I am having a problem with a Chicago foot pedal faucet. It drips on the hot side. I changed the cartridge and it still dripped, I then switched the hot and cold cartridges, and the hot still drips. Can the seats be removed and replaced?


----------



## ILPlumber (Jun 17, 2008)

Do those use the metering cartridge?


----------



## ROCKSTARPLUMBER (Dec 14, 2008)

jjbex said:


> I am having a problem with a Chicago foot pedal faucet. It drips on the hot side. I changed the cartridge and it still dripped, I then switched the hot and cold cartridges, and the hot still drips. Can the seats be removed and replaced?

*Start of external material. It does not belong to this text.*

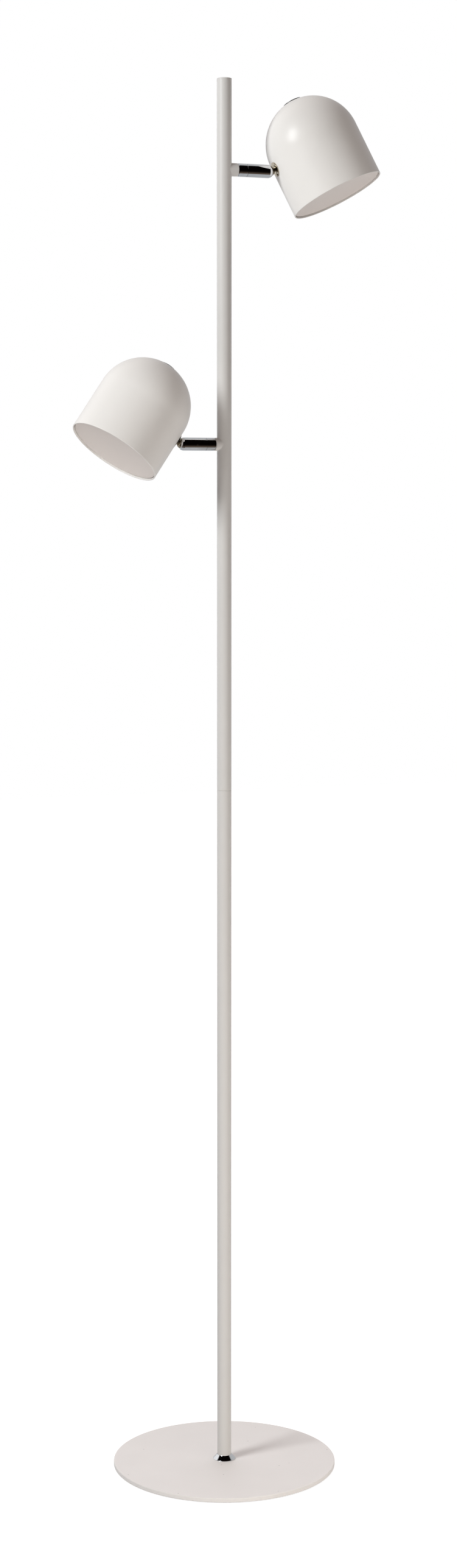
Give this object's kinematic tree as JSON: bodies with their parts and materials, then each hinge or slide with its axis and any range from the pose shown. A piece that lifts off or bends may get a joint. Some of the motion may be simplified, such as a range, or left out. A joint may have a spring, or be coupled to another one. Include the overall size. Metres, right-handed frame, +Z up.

Call A professional plumber.:laughing:


----------



## SewerRatz (Apr 25, 2009)

jjbex said:


> I am having a problem with a Chicago foot pedal faucet. It drips on the hot side. I changed the cartridge and it still dripped, I then switched the hot and cold cartridges, and the hot still drips. Can the seats be removed and replaced?


Sadly if the trouble is with the valve body, then it needs to be replaced. Chicago does have a lifetime warranty on the faucet bodies, and 5 years on the cartages for commercial applications.

I never attempted to turn in the valve body for a warranty issue since most of the foot valves I ran into troubles with where 20+ years old and just figured they right it off to normal wear and tear.


----------



## SewerRatz (Apr 25, 2009)

ILPlumber said:


> Do those use the metering cartridge?


 Sort of but they are not a slow close type like the kind you use for the metered lav faucets. These are fast closing since it is a pedal valve. They make two types a low flow and a high flow cartridge.


----------



## 422 plumber (Jul 31, 2008)

ILPlumber said:


> Do those use the metering cartridge?


Yes


----------



## coolwater (Oct 17, 2009)

chicago is a beast to work on.. wish i could help


----------



## 422 plumber (Jul 31, 2008)

I contacted Chicago Faucets, they will replace it if I bring the invoice to the supply house. Since I didn't buy it, fuggedaboutit.


----------